Part B: Measuring the connotations of obesity in news discourse, with respect to gender, morality, health and social class

Files needed from this repo:

  • Part_B_Connotations
  • build_lexicon.py
  • word_lists.py
  • dimension.py
  • semantic_svm.py

Files needed from OSF:

  • modelA_ALLYEARS_500dim_10CW
  • modelA_ALLYEARS_300dim_10CW

Description: This notebook illustrates the cultural connotations of words about obesity, using Word2Vec models trained on New York Times. In brief, we use geometric methods to first find a vector correspodning to each sematnic direction (gender, morality, health, and social class). We operationalize morality as "purity," in the code. Upon extracting a dimension, we then project a target word-vector (e.g., "obese") onto the dimension. Then, we take the cosine similarity between our words about obesity and a given dimension (e.g., the cosine similarity beween the "gender" direction and the word-vector for "overweight."). This yields a scalar which tells us the direction and magnitude of the connotation - e.g., whether "overweight" connotes masculinity or femininity, and how much masculinity or femininity. Since one Word2Vec model may be instable, in our paper, we report results based on findings from multiple Word2Vec models trained on the same data. See our paper for details on thse methods.

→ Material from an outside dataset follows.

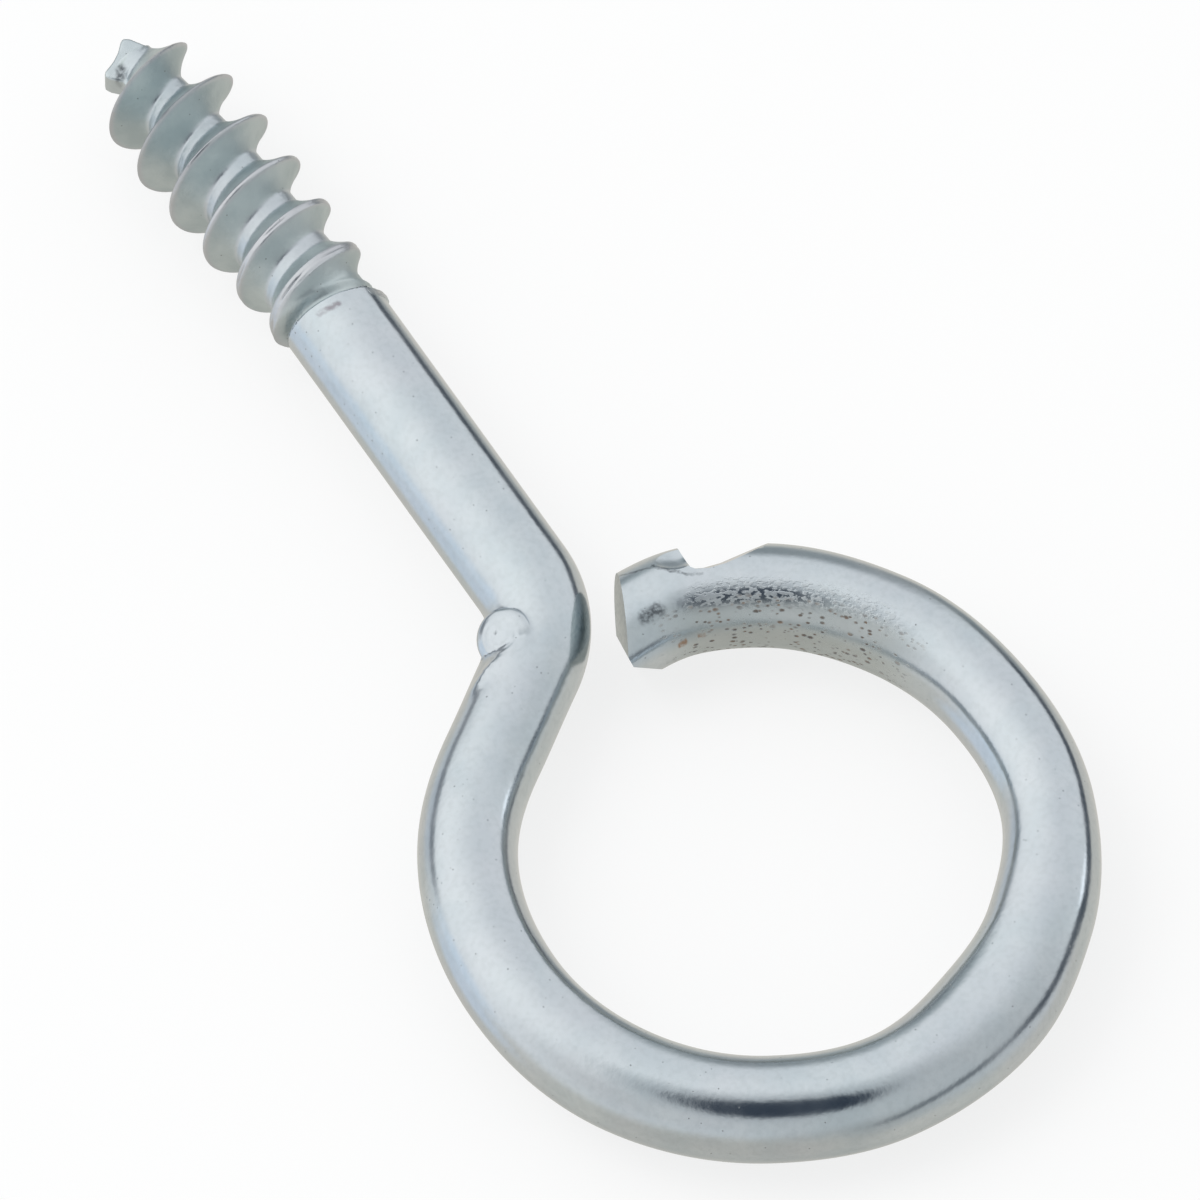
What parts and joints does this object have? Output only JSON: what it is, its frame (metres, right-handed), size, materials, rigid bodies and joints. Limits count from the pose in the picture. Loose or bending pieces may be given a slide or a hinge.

We also include code to classify words' connotations by using a machine-learning classifier (a Support Vector Machine). The "features" of a word in this classifcation task are simply the loading on each of the dimensions. The disadvantage to this approach compared to the geometric approaches in Part B is that machine-learning classifiers tend to be way overparametrized for this task, since there are few training examples (e.g., words that correspond to femininity or masculinity) compared to the number of features (dimensions) for each corresponding word-vector (dimensions in a Word2Vec models tend to range from 25-500). We use a Word2Vec model trained with 300 dimensions in this part of our methods, to help address this.